__What you have to do__
The listing below is to be output in its exact form.

__Data block__
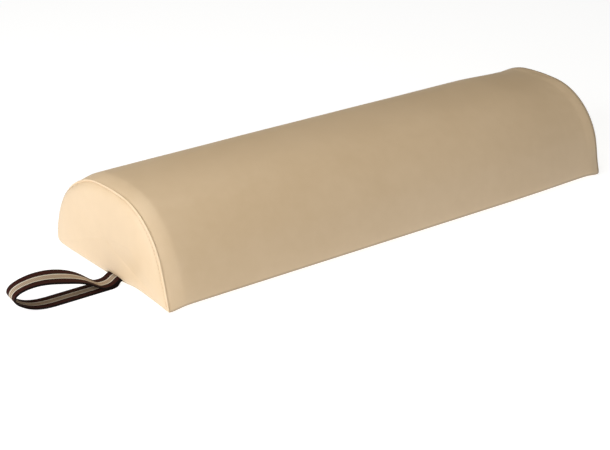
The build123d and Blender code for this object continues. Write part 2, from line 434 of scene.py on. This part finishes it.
def webbing(name):
    """Striped webbing: brown edges, cream lines and a ribbed grey-cream centre."""
    n = Nodes(name)
    across = n.attribute("across")
    along = n.attribute("along")
    black = rgb(8, 3, 3)
    brown = rgb(62, 27, 19)
    dark = rgb(20, 7, 5)
    cream = rgb(248, 236, 214)
    grey = rgb(192, 170, 144)
    half = [(0.0, black), (0.06, brown), (0.29, dark), (0.325, cream), (0.375, grey)]
    other = [(0.61, cream), (0.665, dark), (0.70, brown), (0.94, black)]
    colour = n.bands(across, half + other)
    rib = n.math("SINE", n.math("MULTIPLY", along, 2 * pi / (1.7 * MM)))
    lean = n.math("MULTIPLY_ADD", across, 6 * MM, along)
    twill = n.math("SINE", n.math("MULTIPLY", lean, 2 * pi / (1.1 * MM)))
    middle = n.math("LESS_THAN", n.math("ABSOLUTE", n.math("SUBTRACT", across, 0.5)), 0.17)
    weave = n.math("ADD", n.math("MULTIPLY", rib, middle),
                   n.math("MULTIPLY", twill, n.math("SUBTRACT", 1.0, middle)))
    weave = n.remap(weave, -1.0, 1.0, 0.0, 1.0)
    fuzz = n.noise(1800.0, 3.0)
    deep = n.mix(n.math("MULTIPLY_ADD", weave, 0.55, n.math("MULTIPLY", fuzz, 0.45)), dark, colour)
    colour = n.mix(0.62, colour, deep)
    normal = n.bump(n.math("MULTIPLY_ADD", fuzz, 0.3, weave), 0.7, 0.35 * MM)
    return n.finish(colour, 0.8, normal, Specular_IOR_Level=0.12)


# ---------------------------------------------------------------- the half-round section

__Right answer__
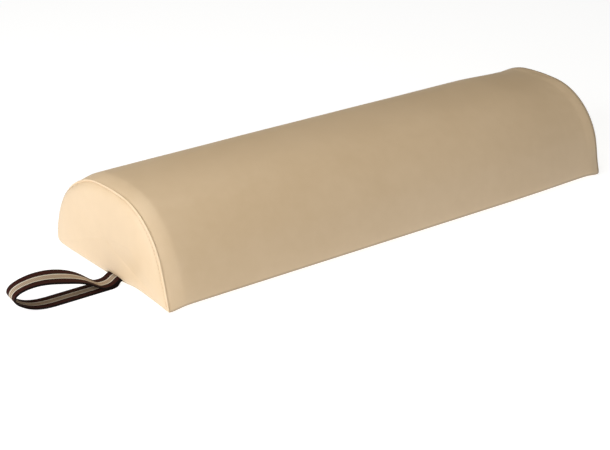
The build123d and Blender code for this object continues. Write part 2, from line 434 of scene.py on. This part finishes it.
def webbing(name):
    """Striped webbing: brown edges, cream lines and a ribbed grey-cream centre."""
    n = Nodes(name)
    across = n.attribute("across")
    along = n.attribute("along")
    black = rgb(8, 3, 3)
    brown = rgb(62, 27, 19)
    dark = rgb(20, 7, 5)
    cream = rgb(248, 236, 214)
    grey = rgb(192, 170, 144)
    half = [(0.0, black), (0.06, brown), (0.29, dark), (0.325, cream), (0.375, grey)]
    other = [(0.61, cream), (0.665, dark), (0.70, brown), (0.94, black)]
    colour = n.bands(across, half + other)
    rib = n.math("SINE", n.math("MULTIPLY", along, 2 * pi / (1.7 * MM)))
    lean = n.math("MULTIPLY_ADD", across, 6 * MM, along)
    twill = n.math("SINE", n.math("MULTIPLY", lean, 2 * pi / (1.1 * MM)))
    middle = n.math("LESS_THAN", n.math("ABSOLUTE", n.math("SUBTRACT", across, 0.5)), 0.17)
    weave = n.math("ADD", n.math("MULTIPLY", rib, middle),
                   n.math("MULTIPLY", twill, n.math("SUBTRACT", 1.0, middle)))
    weave = n.remap(weave, -1.0, 1.0, 0.0, 1.0)
    fuzz = n.noise(1800.0, 3.0)
    deep = n.mix(n.math("MULTIPLY_ADD", weave, 0.55, n.math("MULTIPLY", fuzz, 0.45)), dark, colour)
    colour = n.mix(0.62, colour, deep)
    normal = n.bump(n.math("MULTIPLY_ADD", fuzz, 0.3, weave), 0.7, 0.35 * MM)
    return n.finish(colour, 0.8, normal, Specular_IOR_Level=0.12)


# ---------------------------------------------------------------- the half-round section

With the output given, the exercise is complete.